You can’t set your fraud policies and walk away, or choose some rules and leave them be. You have to be constantly reassessing your way of dealing with fraud and fraudsters, adapting to fresh challenges in the way that is most appropriate for you.

Fraud Is Changing

From a wider perspective, the importance of Antidetect lies not in its particular abilities (impressive though they may sound), but in what this product represents. It’s just one example of crime as a service.

In the modern world, companies increasingly rely on software as a service—on-demand software made and maintained by people who know what they’re doing, which businesses can simply leverage to meet their needs. It’s much easier and usually more effective than doing it yourself, and you never need to worry about buying upgrades because upgrading the system and keeping it constantly up to date is taken care of by the provider of the service.

Well, criminals liked this model for all the same reasons that legitimate companies and individuals favor it, and now the dark net (the underworld of the Internet) is structured to provide just this sort of service. There are crooks whose profits come entirely from selling services, technologies and advice to other criminals—who use them, among other things, to steal from online businesses.

Fraud Is Professional: Fraud Prevention Must Be, Too

Modern e-commerce fraud takes place within a context of an organized, professional and sophisticated criminal ecosystem, and online retailers need to understand that and take it into account when it comes to fraud prevention.

That means staying up to date with the latest developments within the environment of fraud and fraudsters, being aware of the methods these crooks use to commit fraud and to avoid detection, and always staying at least one step ahead.

Business Beware

There is one caveat to all of this. It’s easy to get so carried away with the aspect of prevention and blocking fraud that you forget the importance of your real customers, at least when fraud prevention is concerned.

Why would that be a problem? Well, the easiest way to avoid all fraud is by rejecting all orders. It’s not a recommended policy, for obvious reasons, but, in fact, many companies effectively come at the fraud issue from this angle. They prefer to reject orders that look as if they may be problematic than take a risk of loss.

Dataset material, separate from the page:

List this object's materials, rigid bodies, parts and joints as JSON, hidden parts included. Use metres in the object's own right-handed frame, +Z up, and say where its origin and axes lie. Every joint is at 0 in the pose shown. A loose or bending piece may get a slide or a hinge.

Letting Loss in through the Back Door

What this kind of approach really does is let loss in through the back door. The fraudsters can’t steal from you, but you’re also preventing real customers from giving you their money—and once you rejected them once, you likely lost the customer for life.

Balance is critical in fraud prevention as in so many other aspects of life. You need to find the point of perfect poise between avoiding risk, and encouraging consumers and genuine transactions.

What you really want to do, then, is utilize methods that you can leverage to limit your risk without limiting your profits as well.

Four Steps to Preventing e-Commerce Fraud without Turning Away Consumers

  1. Use technology to fight technology. While it’s true that the criminals have easy access to new software and tools to an unprecedented extent, it’s also true that modern fraud fighting has a truly impressive array of weapons. From behavioral analytics, which can trace the movements of fraudsters on a site and flag them as not being the actions of a genuine customer, to cyber intelligence, which specializes in stripping the carefully constructed mask from the criminal’s virtual face, contemporary fraud prevention has some extremely powerful tools at its disposal. Keep up with the latest tech and solutions, analyze each one from the perspective of growth, as well as loss avoidance, and make sure that you always have the best.
  2. Stay abreast of trends within the fraudster community. Things change fast in today’s world, so make sure that you’re on top of it all. Don’t get caught by a trick that’s been around for a while, be aware of the new technology being developed all the time and learn how fraudsters like to work. This knowledge can help you distinguish between real customers and fraudulent ones, so you don’t let the wrong ones through—but also don’t insult genuine buyers.
  3. Make big data work for you. There’s a difference between how fraudsters like to work in general and the specifics of how they target your site. You have a huge amount of information available to you about both accepted transactions that turned out to be fraudulent (and caused chargebacks), and transactions your system rejected for fraud. Analyze that data on a regular basis, seeking information about when and how fraudsters like to operate when they’re trying to steal from you.
  4. Present a hard target. Fraudsters are professionals, with an eye on their personal bottom line. They want to maximize their profits with the time and resources at their disposal. If your site is serious about fraud prevention and is able to be flexible enough to stay up to date, that news will get about. No crook will want to waste his or her time on a site with great protection when he or she could be going after an easy target.

If finding the right balance sounds difficult, well, it is. But it’s worth it: You’ll see the benefits in both a lower chargeback rate and increased revenue. You don’t have to do everything yourself—there are excellent fraud prevention solutions out there. Research them, choose the one most closely aligned to your business interests and let the experts take some of the burden from your shoulders. The important thing is not that the company itself actively employs these suggestions, but that they are employed on behalf of the company.

Whether you run fraud prevention in house or call in the experts, the key thing is that the company’s fraud prevention stays up to date and flexible, and never forgets about growth.